- [Do this]:
Reproduce precisely the lines of the listing below, starting with the line that contains "fill_sheets()" and stopping after the line that contains "bpy.data.objects.remove(obj)"; include nothing else.

- [Dataset content]:
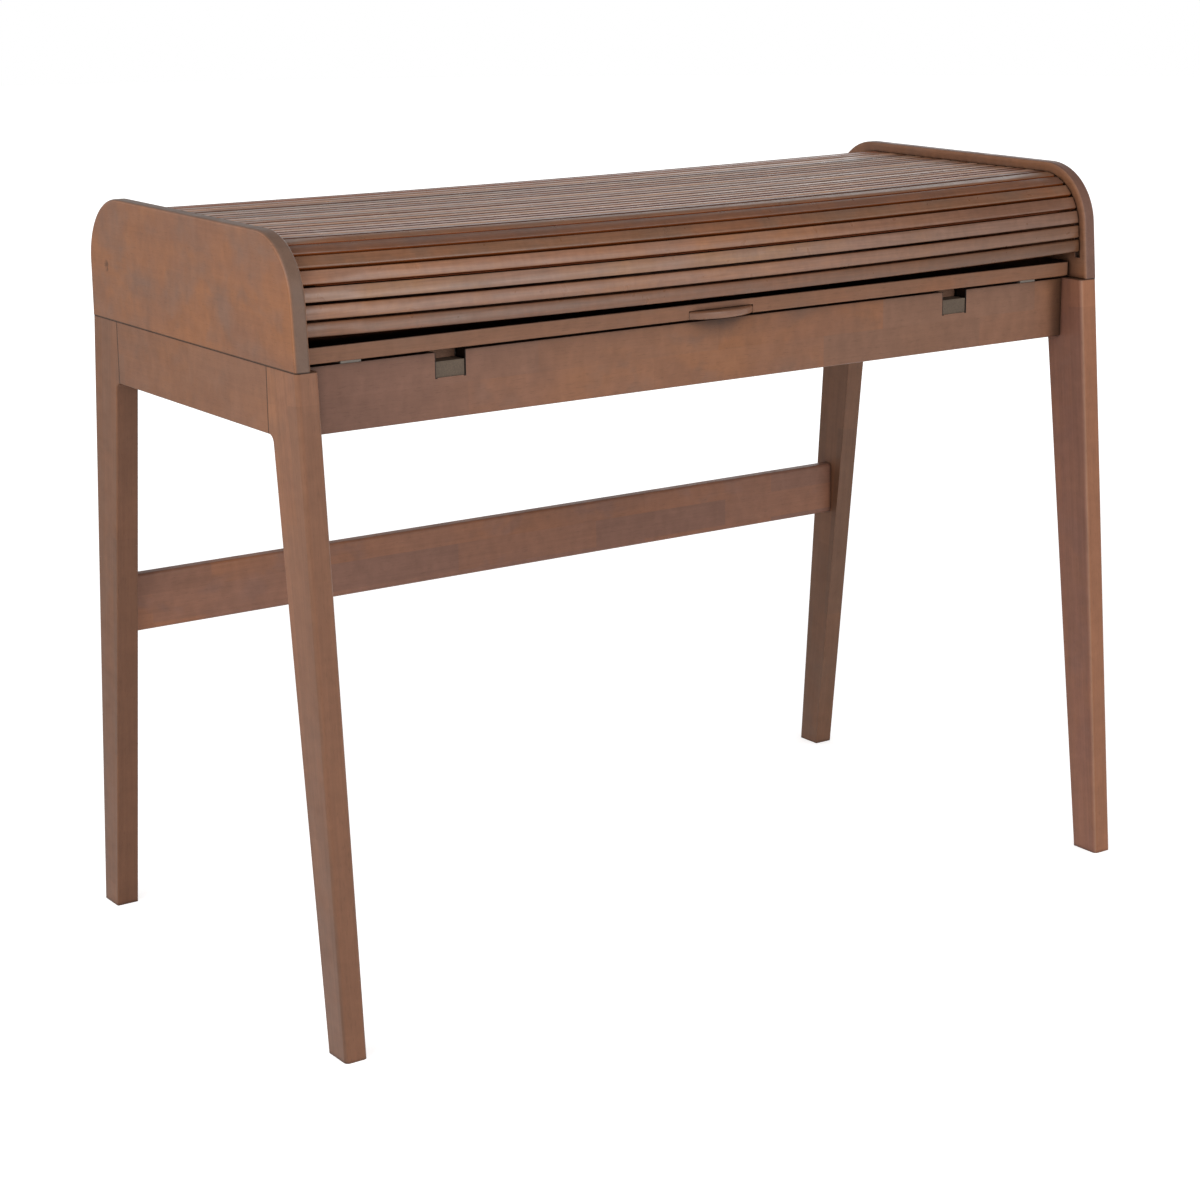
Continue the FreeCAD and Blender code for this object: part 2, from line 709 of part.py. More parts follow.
def rod(name, diameter, extra, length, base, axis):
    # a cylinder from base along an axis; extra is the clearance on its radius
    bar = doc.addObject("Part::Cylinder", name)
    bar.setExpression("Radius", f"{cell(diameter)} / 2 + {extra}")
    bar.setExpression("Height", length)
    turn = FreeCAD.Rotation(FreeCAD.Vector(0, 0, 1), FreeCAD.Vector(*axis))
    bar.Placement = FreeCAD.Placement(FreeCAD.Vector(0, 0, 0), turn)
    for letter, formula in zip("xyz", base):
        bar.setExpression(f"Placement.Base.{letter}", formula)
    return bar


# centre and axis of each dowel of the right half, the rear apron's and panel's included
DOWELS = {
    "front_low": (("places.leg_inner_x", "{apron}", "{low}"), "x"),
    "front_high": (("places.leg_inner_x", "{apron}", "{high}"), "x"),
    "rear_low": (("places.leg_inner_x", "-({apron})", "{low}"), "x"),
    "rear_high": (("places.leg_inner_x", "-({apron})", "{high}"), "x"),
    "side_front_low": (("{rail}", "places.leg_head_y", "{low} + sizes.dowel_stagger"), "y"),
    "side_front_high": (("{rail}", "places.leg_head_y", "{high} + sizes.dowel_stagger"), "y"),
    "side_rear_low": (("{rail}", "-places.leg_head_y", "{low} + sizes.dowel_stagger"), "y"),
    "side_rear_high": (("{rail}", "-places.leg_head_y", "{high} + sizes.dowel_stagger"), "y"),
    "stretcher_low": (("places.leg_inner_x", "places.stretcher_y",
                       "sizes.stretcher_bottom + sizes.dowel_inset"), "x"),
    "stretcher_high": (("places.leg_inner_x", "places.stretcher_y",
                        "places.stretcher_top - sizes.dowel_inset"), "x"),
    "panel_front": (("places.panel_dowel_x", "-sizes.panel_dowel_spread",
                     "sizes.frame_height"), "z"),
    "panel_middle": (("places.panel_dowel_x", "0", "sizes.frame_height"), "z"),
    "panel_rear": (("places.panel_dowel_x", "sizes.panel_dowel_spread",
                    "sizes.frame_height"), "z"),
}
AXES = {"x": (1, 0, 0), "y": (0, 1, 0), "z": (0, 0, 1)}


def make_dowels(extra, label):
    # all dowels, or their bores when extra clearance is asked for
    words = {
        "apron": "places.front_apron_y + sizes.apron_thickness / 2",
        "low": "places.apron_bottom + sizes.dowel_inset",
        "high": "places.apron_top - sizes.dowel_inset",
        "rail": "places.half_width - sizes.leg_thickness / 2",
    }
    length = f"sizes.dowel_length + 2 * {extra}"
    right = []
    for name, (centre, axis) in DOWELS.items():
        base = []
        for letter, formula in zip("xyz", centre):
            shift = f" - ({length}) / 2" if letter == axis else ""
            base.append(formula.format(**words) + shift)
        right.append(rod(f"{label}_{name}", "dowel_diameter", extra, length, base, AXES[axis]))
    return mirrored_pair(right, label)


def mirrored_pair(right, label):
    half = gather(f"{label}_right", right)
    return gather(label, right + [mirror(half, f"{label}_left", "x")])


def make_screws(extra, label, mouth):
    # two screws in the front right corner block; as bores they get clearance and a mouth
    middle = "places.block_bottom + sizes.block_height / 2"
    along = "places.front_apron_back_y"
    seat = "places.screw_seat"
    ways = {
        "apron": ("y", (0, -1, 0), ["places.leg_inner_x - sizes.screw_offset",
                                    f"{along} + {seat}", f"{middle} + sizes.screw_stagger"]),
        "side": ("x", (1, 0, 0), [f"places.leg_inner_x - {seat}",
                                  f"{along} + sizes.screw_offset",
                                  f"{middle} - sizes.screw_stagger"]),
    }
    screws = []
    for name, (letter, axis, base) in ways.items():
        index = "xyz".index(letter)
        sign = "+" if axis[index] < 0 else "-"
        shank = rod(f"{label}_{name}_shank", "screw_diameter", extra,
                    f"sizes.screw_length + {extra}", base, axis)
        head_base = list(base)
        head_base[index] = f"{base[index]} {sign} ({mouth})"
        head = rod(f"{label}_{name}_head", "screw_head", extra,
                   f"sizes.screw_head_height + {mouth}", head_base, axis)
        screw = doc.addObject("Part::Fuse", f"{label}_{name}")
        screw.Base = shank
        screw.Tool = head
        screws.append(screw)
    return four_corners(screws, label)


def four_corners(things, label):
    # a front right piece repeated at the other three corners
    front_right = gather(f"{label}_front_right", things)
    rear_right = mirror(front_right, f"{label}_rear_right", "y")
    right = gather(f"{label}_right", [front_right, rear_right])
    return gather(label, [right, mirror(right, f"{label}_left", "x")])


def build_frame(dowel_bores, screw_bores):
    leg = make_leg()
    legs = {
        "front_right_leg": leg,
        "front_left_leg": mirror(leg, "front_left_blank", "x"),
        "rear_right_leg": mirror(leg, "rear_right_blank", "y"),
    }
    legs["rear_left_leg"] = mirror(legs["rear_right_leg"], "rear_left_blank", "x")
    for node, blank in legs.items():
        bore(blank, dowel_bores, node)
    holes = gather("rail_bores", [dowel_bores, screw_bores])
    side = make_side_apron()
    bore(side, holes, "right_side_apron")
    bore(mirror(side, "left_side_apron_blank", "x"), holes, "left_side_apron")
    bore(make_front_apron(), holes, "front_apron")
    rear = make_rail("rear_apron", "apron_bottom", "apron_top", "rear_apron_y",
                     "apron_thickness", "edge_round")
    bore(rear, holes, "rear_apron")
    stretcher = make_rail("rear_stretcher", "stretcher_bottom", "stretcher_top",
                          "stretcher_back_y", "stretcher_thickness", "stretcher_round")
    bore(stretcher, dowel_bores, "rear_stretcher")
    panel = make_side_panel()
    bore(panel, dowel_bores, "right_side_panel")
    bore(mirror(panel, "left_side_panel_blank", "x"), dowel_bores, "left_side_panel")
    blocks = four_corners([make_corner_block()], "corner_block_set")
    bore(blocks, screw_bores, "corner_blocks")


def build_slides():
    runner = block("runner_bar", [
        ("runner_in_x", "runner_out_x"),
        ("runner_front_y", "rear_apron_front_y"),
        ("notch_floor", "runner_top"),
    ])
    name_piece(runner, "right_runner")
    name_piece(mirror(runner, "runner_bar_left", "x"), "left_runner")
    batten = block("batten_bar", [
        ("batten_in_x", "batten_out_x"),
        ("batten_front_y", "cleat_front_y"),
        ("batten_bottom", "top_bottom"),
    ])
    battens = gather("batten_pair", [batten, mirror(batten, "batten_bar_left", "x")])
    name_piece(battens, "top_battens")
    glide = block("glide_pad", [
        ("glide_in_x", "glide_out_x"),
        ("glide_front_y", "front_apron_back_y"),
        ("apron_top", "glide_top"),
    ])
    pair = gather("glide_pad_pair", [glide, mirror(glide, "glide_pad_left", "x")])
    name_piece(pair, "glide_pads")
    cleat = block("cleat_strip", [
        ("-top_half_width", "top_half_width"),
        ("cleat_front_y", "cleat_back_y"),
        ("top_bottom", "top_surface"),
    ])
    name_piece(cleat, "tail_cleat")


def build_lining():
    floor = block("lining_floor", [
        ("-panel_inner_x", "panel_inner_x"),
        ("floor_front_y", "lining_back_y"),
        ("floor_bottom", "floor_top"),
    ])
    name_piece(floor, "inner_floor")
    back = block("lining_back", [
        ("-panel_inner_x", "panel_inner_x"),
        ("lining_front_y", "lining_back_y"),
        ("floor_top", "lining_top"),
    ])
    name_piece(back, "inner_back")
    bottom = block("dust_board", [
        ("-leg_inner_x", "leg_inner_x"),
        ("front_apron_back_y", "rear_apron_front_y"),
        ("bottom_low", "block_bottom"),
    ])
    name_piece(bottom, "bottom_board")


def write_parts():
    # refuses to write anything unless every object and every piece is sound
    for thing in doc.Objects:
        if "Invalid" in thing.State or "Error" in thing.State:
            raise RuntimeError(f"{thing.Name} ({thing.Label}) failed: {thing.State}")
    for node, thing in pieces.items():
        if thing.Shape.isNull() or not thing.Shape.isValid():
            raise RuntimeError(f"{node} has no valid shape")
    os.makedirs("parts", exist_ok=True)
    for node, thing in pieces.items():
        solids = thing.Shape.Solids
        shape = solids[0] if len(solids) == 1 else Part.makeCompound(solids)
        shape.exportStep(f"parts/{node}.step")
        print(f"{node}: {len(solids)} solid(s), {shape.Volume / 1000:.1f} cm3")


fill_sheets()
dowels = make_dowels("0", "dowel")
name_piece(dowels, "frame_dowels")
dowel_bores = make_dowels("sizes.dowel_clearance", "dowel_bore")
screws = make_screws("0", "screw", "0")
name_piece(screws, "corner_screws")
screw_bores = make_screws("sizes.screw_clearance", "screw_bore", "sizes.block_leg")
build_frame(dowel_bores, screw_bores)
make_writing_top()
make_pull_handle()
build_slides()
build_lining()
for slat_number in range(1, int(value("slat_count")) + 1):
    make_slat(slat_number)
doc.recompute()
write_parts()
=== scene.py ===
import bpy
import json
from math import cos, pi, radians, sin
from mathutils import Matrix, Vector


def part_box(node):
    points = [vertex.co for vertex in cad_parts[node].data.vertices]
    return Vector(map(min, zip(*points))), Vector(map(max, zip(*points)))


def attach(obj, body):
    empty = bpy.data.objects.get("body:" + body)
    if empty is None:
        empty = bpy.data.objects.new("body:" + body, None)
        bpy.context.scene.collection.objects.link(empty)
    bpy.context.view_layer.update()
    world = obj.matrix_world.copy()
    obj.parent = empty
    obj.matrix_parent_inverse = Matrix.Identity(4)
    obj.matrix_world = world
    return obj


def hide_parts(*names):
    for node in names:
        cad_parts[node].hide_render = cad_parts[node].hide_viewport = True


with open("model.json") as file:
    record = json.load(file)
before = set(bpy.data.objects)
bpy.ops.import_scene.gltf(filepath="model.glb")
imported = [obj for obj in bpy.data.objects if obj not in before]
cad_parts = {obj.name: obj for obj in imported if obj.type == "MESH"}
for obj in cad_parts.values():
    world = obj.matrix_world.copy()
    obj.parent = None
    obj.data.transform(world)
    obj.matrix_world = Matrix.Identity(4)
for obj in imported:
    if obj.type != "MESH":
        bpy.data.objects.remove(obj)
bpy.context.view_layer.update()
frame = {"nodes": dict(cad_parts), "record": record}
nodes = frame["nodes"]
print("frame loaded:", len(nodes), "nodes")

# the camera stands left of the desk and looks slightly down
shot = {
    "place": (-1.8129, -2.6378, 1.1979),   # metres, in front and to the left
    "yaw": -35.080,                        # degrees, turned right of straight ahead
    "pitch": -13.452,                      # looking down
    "roll": -0.373,
    "lens": 82.11,                         # mm on a 36 mm sensor
    "shift": (-0.0347, -0.0558),
}


def placeCamera():
    data = bpy.data.cameras.new("deskCamera")
    data.sensor_width = 36
    data.lens = shot["lens"]
    data.shift_x, data.shift_y = shot["shift"]
    camera = bpy.data.objects.new("deskCamera", data)
    bpy.context.scene.collection.objects.link(camera)
    turn = (Matrix.Rotation(radians(shot["yaw"]), 4, "Z")
            @ Matrix.Rotation(radians(90 + shot["pitch"]), 4, "X")
            @ Matrix.Rotation(radians(shot["roll"]), 4, "Z"))
    camera.matrix_world = Matrix.Translation(shot["place"]) @ turn
    bpy.context.scene.camera = camera


placeCamera()
print("camera placed")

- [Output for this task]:
fill_sheets()
dowels = make_dowels("0", "dowel")
name_piece(dowels, "frame_dowels")
dowel_bores = make_dowels("sizes.dowel_clearance", "dowel_bore")
screws = make_screws("0", "screw", "0")
name_piece(screws, "corner_screws")
screw_bores = make_screws("sizes.screw_clearance", "screw_bore", "sizes.block_leg")
build_frame(dowel_bores, screw_bores)
make_writing_top()
make_pull_handle()
build_slides()
build_lining()
for slat_number in range(1, int(value("slat_count")) + 1):
    make_slat(slat_number)
doc.recompute()
write_parts()
=== scene.py ===
import bpy
import json
from math import cos, pi, radians, sin
from mathutils import Matrix, Vector


def part_box(node):
    points = [vertex.co for vertex in cad_parts[node].data.vertices]
    return Vector(map(min, zip(*points))), Vector(map(max, zip(*points)))


def attach(obj, body):
    empty = bpy.data.objects.get("body:" + body)
    if empty is None:
        empty = bpy.data.objects.new("body:" + body, None)
        bpy.context.scene.collection.objects.link(empty)
    bpy.context.view_layer.update()
    world = obj.matrix_world.copy()
    obj.parent = empty
    obj.matrix_parent_inverse = Matrix.Identity(4)
    obj.matrix_world = world
    return obj


def hide_parts(*names):
    for node in names:
        cad_parts[node].hide_render = cad_parts[node].hide_viewport = True


with open("model.json") as file:
    record = json.load(file)
before = set(bpy.data.objects)
bpy.ops.import_scene.gltf(filepath="model.glb")
imported = [obj for obj in bpy.data.objects if obj not in before]
cad_parts = {obj.name: obj for obj in imported if obj.type == "MESH"}
for obj in cad_parts.values():
    world = obj.matrix_world.copy()
    obj.parent = None
    obj.data.transform(world)
    obj.matrix_world = Matrix.Identity(4)
for obj in imported:
    if obj.type != "MESH":
        bpy.data.objects.remove(obj)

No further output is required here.